こんにちは、デイヴです。
今日は大阪の鉄道にまつわるネタ。
小学生の頃、母方の祖父母が
阪急宝塚線の石橋(今は「石橋阪大前」駅に改名)に住んでおり、
電車に乗ってしょっちゅう遊びに行ってました。
阪急梅田駅から宝塚線の急行に乗るのが定番。
梅田を出発した急行は、淀川を渡って
京都や神戸方面の一大ジャンクション、
十三(じゅうそう)駅に停まり、
神戸線や京都線からの乗り継ぎ客を乗せると、
次の停車駅が石橋(今は3駅手前の豊中から各駅停車)。
梅田から20分そこそこの行程で、今も昔も便利なロケーションです。
十三の次が「三国(みくに)」という駅。
シンガーのaikoがこの駅をモチーフに歌っています。
ここ三国は大阪市北部の、町工場や住宅が集まる下町。
各停しか停まらない小さな駅ですが、
梅田ターミナルに近いので、
当時からホームにはたくさんの人が電車を待っていました。
⬇️当時の三国駅。
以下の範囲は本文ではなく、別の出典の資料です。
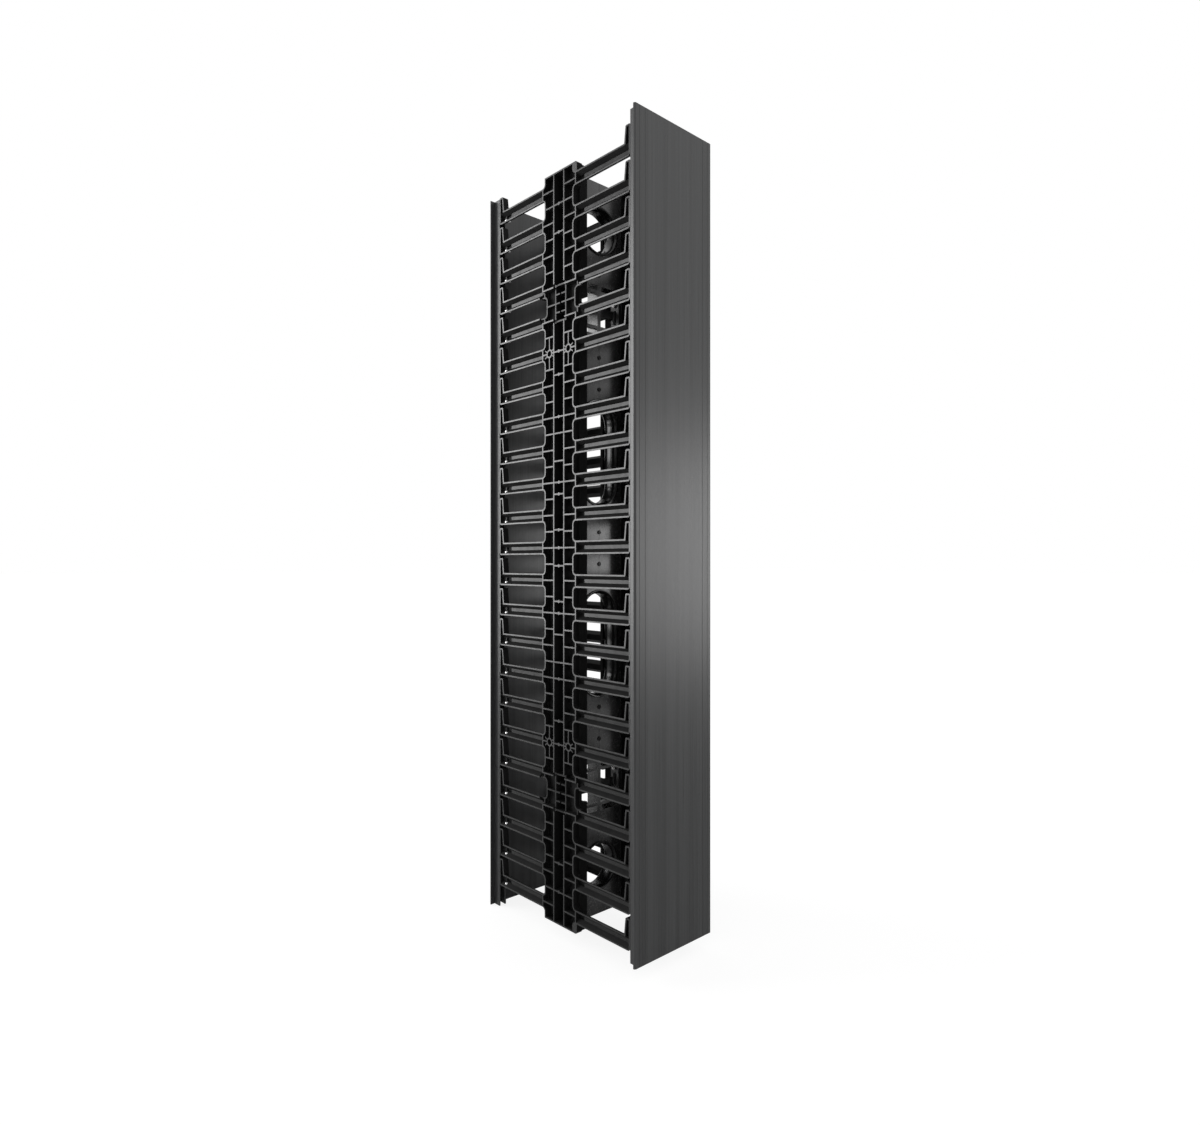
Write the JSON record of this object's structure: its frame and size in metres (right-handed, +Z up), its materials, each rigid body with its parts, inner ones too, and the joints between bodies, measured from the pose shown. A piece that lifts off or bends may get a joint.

写真はネットからお借りしました。
この三国駅。
改札口に近い北側に急カーブがあって、速度制限にかかるので、
急行とはいえ電車はスピードを落とし、
自転車並みのスピードで通過します。
⬇️当時の動画です。
さらに急カーブをクリアした宝塚方には、
神崎川をまたぐ鉄橋があって、
ここもカーブのからみで超徐行でゆっくりと渡っていました。
で、この神崎川。
当時、おそろしく悪臭漂っている川なのでした
おそらく日本で「めっちゃ汚れている河川」の
ワーストランキングに入っていたでしょう。
⬇️今の神崎川。当時よりキレイになったものの、今もニオイが残っているそう。
悪臭、というか「腐臭」ですね💦
海の干満の影響でもともと水流が緩く、
昭和30〜40年代の人口の急増で、
下水処理が追いつかなかったのでしょう、
生活排水がことごとくこの川に垂れ流され、
流れの緩い神崎川はたちまち汚れ、
ヘドロが川底に溜まったのでしょう。
低速の電車がこの川を渡ると、
水面に腐臭を蓄えた泡がゴポゴポ浮きあがるのが見え、
えもいわれぬニオイがどこからともなく
車内に入り込んできます。
窓を締め切っていても、
ドアの隙間や天井の換気口からしつこく入ってきて、
車内をセピア色に染め上げるように漂います。
当時はまだ冷房車も珍しかった時代、
夏場だと窓を全開したまま神崎川を渡るわけですから
たまったもんじゃない。
おじさんやご婦人は顔をしかめ、
ハンカチで口元を押さえて、
拷問にも似た渡橋に耐えていました。
僕もえづきそうになるのをこらえて
数分間の『ニオイ洗礼』に耐えていたのを思い出します。
当時から阪急電車はセレブな雰囲気がありましたから、
突然、奈落に落とされたかのようなこのド悪臭の洗礼に、
子ども心に大いなる落差と矛盾を感じたものでした。
時代が下って、1990年代に三国駅周辺の改良工事が行われ、
改札口近くの急カーブは解消し、下水処理も整備されたようで、
川の汚れはいくぶん改善しました。
⬇️黄色マーカーが改良前の旧ルート、赤マーカーが改良後のルート。
前後の区間は高架化され、三国駅は瀟洒な高架駅に一新。
急カーブが全体に緩いカーブに生まれ変わったので、
急行などは90〜100km/hのスピードで
改良前よりはるか上空の線路を滑るように神崎川を渡っていきます。
あの、鼻がひん曲がりそうだった神崎川の悪臭も、
今となっては超徐行で渡橋する阪急電車とともに、
不思議なことになんだか懐かしい思い出になっているのでした。